Seharusnya saat musik pengiring dimainkan atau memberi aba-aba untuk bernyanyi, jemaat serta-merta bernyanyi dan bernyanyi. Sesuai dengan perannya, keduanya menjalankan tugas masing-masing: bermain musik dan bernyanyi sesuai dengan petunjuk-petunjuk notasi yang tepat dan teratur. Dengan demikian, tidak perlu ada lagi pertanyaan-pertanyaan: “Siapa harus mengikuti atau menunggu atau mengejar siapa?”, karena yang dilakukan oleh pemain musik dengan sendirinya akan mendukung jemaat dalam melakukan puji-pujian, dan sebaliknya jemaatpun akan melakukan hal yang sama yang selaras dengan musik pengiring.
Ibarat sebuah arus lalu lintas, kita harus paham dan mentaati semua rambu-rambu notasi yang tertera untuk menjaga ketertiban dan keselamatan berlalu-lintas di dalam proses puji-pujian. Mengatur kecepatan tempo, menjaga/mematuhi jarak/harga nada agar tidak bertabrakan satu dengan yang lainnya! Tidak sembarang parkir/berhenti pada bagian-bagian yang tidak seharusnya! Dilarang saling mendahului satu dengan yang lainnya agar bisa tiba di tempat tujuan dengan selamat!!! Mengingat lalu lintas puji-pujian yang begitu padat, maka penugasan Pemimpin Pujian (song leader) sangat diperlukan sebagai pengatur arus lalu lintas puji-pujian.

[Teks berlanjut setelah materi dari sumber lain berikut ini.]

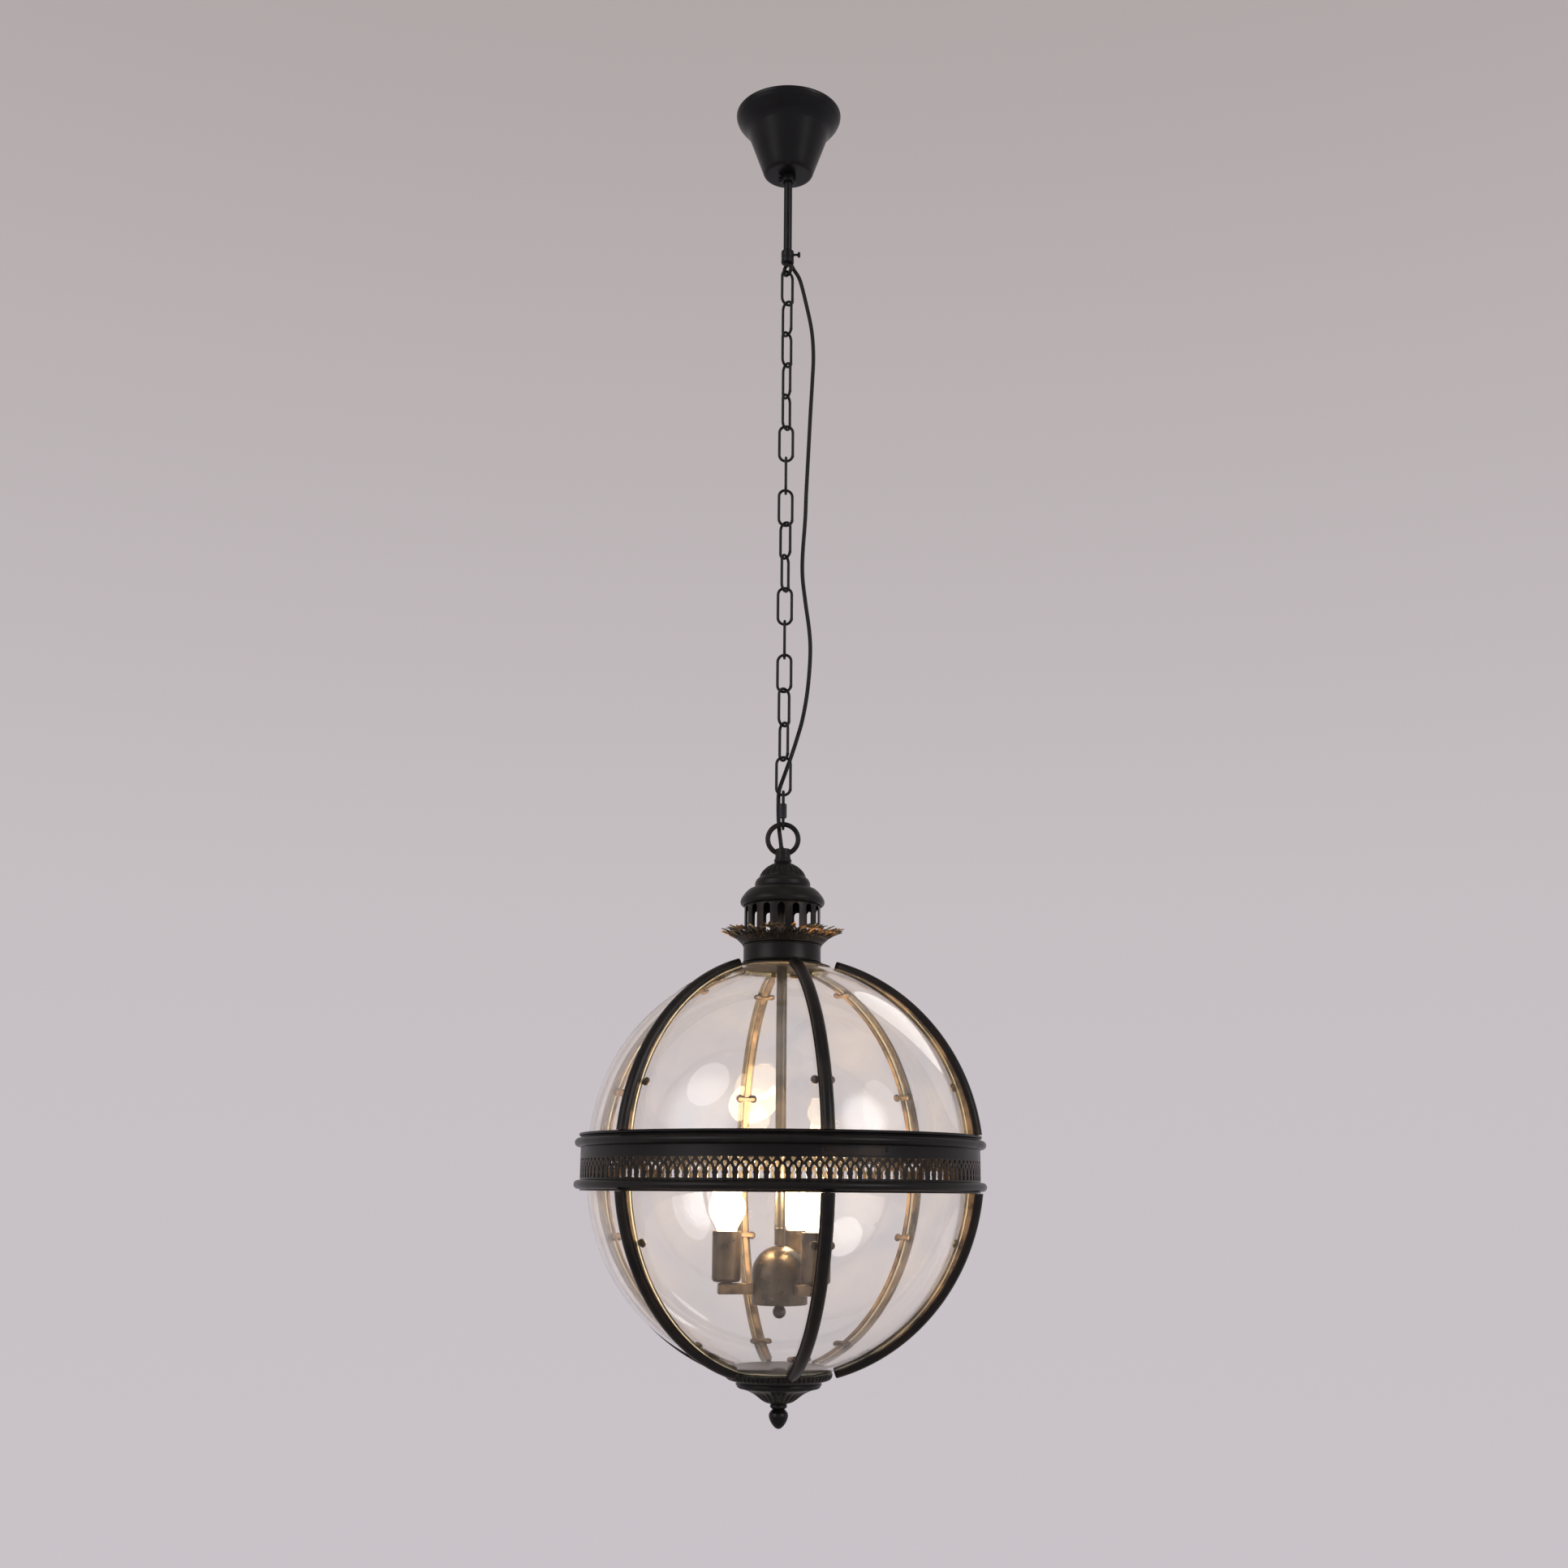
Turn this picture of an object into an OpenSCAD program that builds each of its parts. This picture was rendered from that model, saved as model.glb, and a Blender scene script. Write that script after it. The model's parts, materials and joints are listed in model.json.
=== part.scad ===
// Hanging lantern: a cone canopy, a short stem, a link chain and a glass globe in a banded cage.
// Millimetres, +Z up. The origin is the middle of the ceiling plate, in the ceiling's plane.
// The front of the lantern is -Y.

/* [Canopy] */
// Radius of the canopy where it meets the ceiling
canopy_r = 58.4; // [57:0.2:62]
// Height of the canopy
canopy_h = 75; // [72:1:80]
// Sheet thickness of the canopy
canopy_t = 1.2; // [1:0.1:1.5]

/* [Stem and loop] */
// Length of the stem from the ceiling to the loop's coupling
stem_len = 168; // [160:1:200]
// Radius of the stem
stem_r = 4.6; // [4.4:0.1:4.8]

/* [Chain] */
// Distance from one link to the next
link_pitch = 36.7; // [34:0.1:40]
// Outer width of a link
link_w = 17.4; // [16.6:0.2:18.4]
// Diameter of the link wire
link_d = 3; // [2.6:0.1:3.2]

/* [Suspension ring] */
// Outer radius of the ring
ring_r = 18; // [17.5:0.1:18.5]
// Diameter of the ring wire
ring_d = 5.1; // [4.8:0.1:5.2]

/* [Globe] */
// Outer radius of the glass
glass_r = 188; // [184:1:190]
// Thickness of the glass
glass_t = 3; // [2.4:0.1:3.2]
// Width of an outer rib
rib_w = 13; // [10:0.5:14]
// Turn of the ribs about the lantern's axis
rib_turn = 12.4; // [0:0.2:59]

/* [Band] */
// Outer radius of the band's wall
band_r = 194.6; // [194.4:0.1:195]
// How far a bead stands out of the band's wall
bead_out = 5.8; // [4:0.2:7]

/* [Lamp cluster] */
// Turn of the first arm about the lantern's axis
arm_turn = 41; // [30:1:50]
// Distance from the axis to a lamp holder
holder_at = 52; // [50:0.5:56]
// Radius of a lamp holder
holder_r = 14; // [13:0.2:14.6]
// Radius of a bulb
bulb_r = 18; // [15:0.5:20]

/* [Hidden] */
$fn = 64;

black = [0.055, 0.05, 0.048];
bronze = [0.16, 0.11, 0.075];
gold = [0.42, 0.31, 0.17];
steel = [0.35, 0.35, 0.36];
white = [0.9, 0.88, 0.84];
clear = [0.85, 0.9, 0.88, 0.35];

gap = 0.35;                 // between two hanging wires
link_r = link_d / 2;
link_bend = link_w / 2 - link_r;
link_len = link_pitch + gap + link_d;

coupling_h = 15;
coupling_r = 7;
coupling_z = -stem_len - coupling_h;
eye_bend = 6;
eye_wire = 2;
eye_turn = -52;
eye_z = coupling_z - 13.4;  // middle of the eye's lowest wire

// turn of each link about the chain's axis, from the top
link_turn = [38, -51, 50, -58, 58, 0, 90, 10, -45, 61, 0, 90, -12, 43, -55, 0];
function link_top(i) = eye_z + eye_wire + link_r + gap - i * link_pitch;
function link_foot(i) = link_top(i) - link_len;

quick_r = 1.6;
quick_bend = 7.2;
quick_top = link_foot(15) + link_r + quick_r + gap;
quick_len = 38.5;
quick_foot = quick_top - quick_len;
nut_z = quick_top - 29;     // lower end of the quick link's nut
nut_len = 15;

ring_wire = ring_d / 2;
ring_bend = ring_r - ring_wire;
ring_z = quick_foot + quick_r + ring_wire + gap - ring_bend;
neck_z = ring_z - 10.2;     // top of the lantern's neck, and zero for the lantern's own heights

upper_z = -303.7;           // middle of the upper half of the globe
lower_z = -324.2;           // middle of the lower half
upper_mouth = 40;           // radius of the glass's upper opening
lower_mouth = 46.6;         // radius of the glass's lower opening
band_top = -286;
band_foot = -340.3;
band_t = 1.4;
rib_in = glass_r - 4.8;     // inner face of a strip
rib_base = glass_r + 7;     // inner face of the moulding
rib_out = glass_r + 13.8;
rib_shift = 6.6;            // the mouldings' arcs are centred this much nearer the band
rib_foot_w = 7;             // width of the spacer under a moulding
rib_end = 57;               // radius where an outer rib ends
rib_count = 6;
pane_gap = 2.6;             // from the middle of a rib to the edge of a pane

hub_r = 27.2;
hub_top = -390.7;
hub_foot = -445.7;
hub_skirt = hub_top - hub_r - hub_foot;
arm_z = -430.7;
arm_side = 10.2;
holder_top = -377.2;
holder_foot = -424.6;
bulb_z = -355;

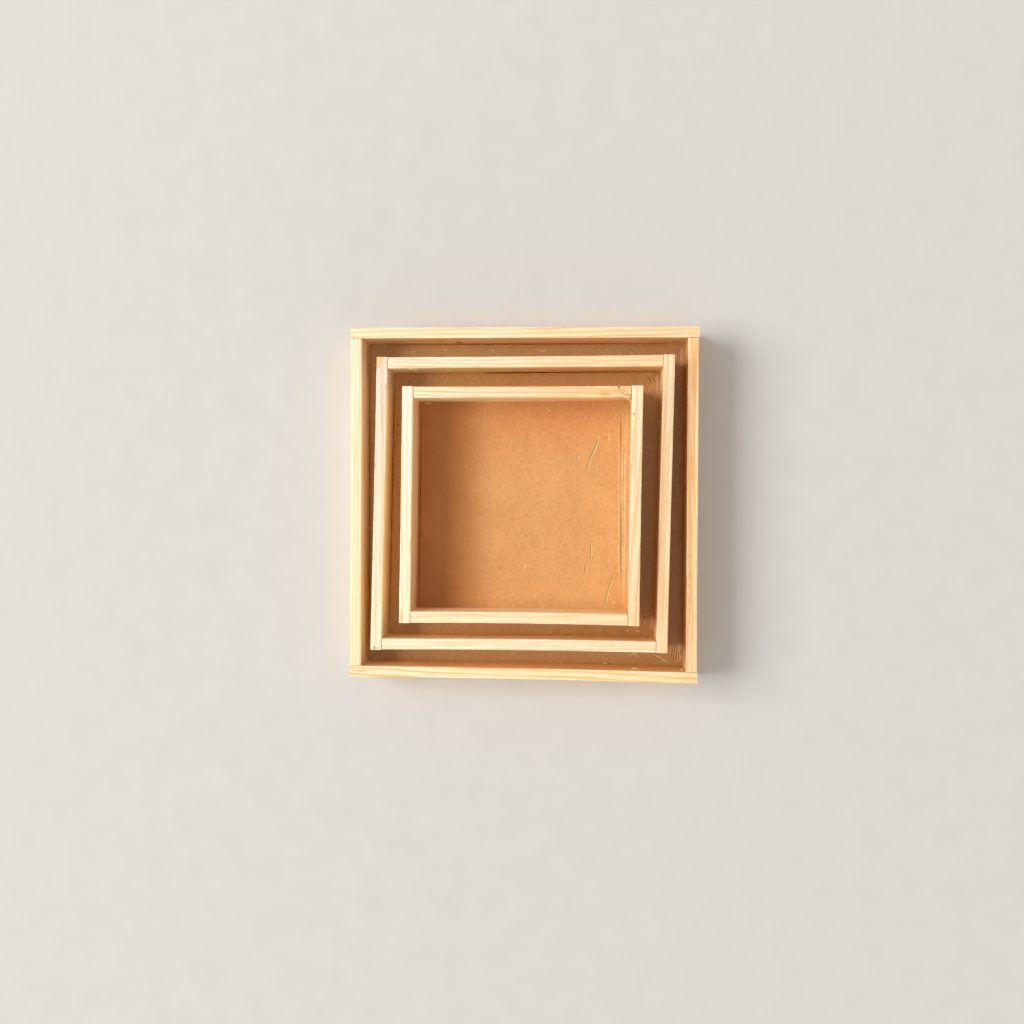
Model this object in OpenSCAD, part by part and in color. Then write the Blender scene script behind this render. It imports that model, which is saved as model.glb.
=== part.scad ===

Memang untuk menciptakan kekompakan/keharmonisan ini tidak semudah membalikkan telapak tangan, karena butuh proses panjang yang tentu akan sangat melelahkan. Namun bagi kita yang optimis, tidak ada kata ‘terlambat’ untuk memulainya karena kekompakan/keharmonisan sedang menunggu di depan kita. Keterlibatan semua pihak, khususnya Gereja, sangat dibutuhkan dalam proses pembinaan jemaat untuk mencapai tujuan dimaksud. Perlu ditambahkan di sini, bahwa sebagai ‘Kristen’, kita seharusnya memiliki pengetahuan/kemampuan lebih dari ‘orang lain’ dalam hal bernyanyi/melakukan puji-pujian yang baik dan benar. Bukankah puji-pujian adalah hal mutlak dan wajib dalam setiap kebaktian kita??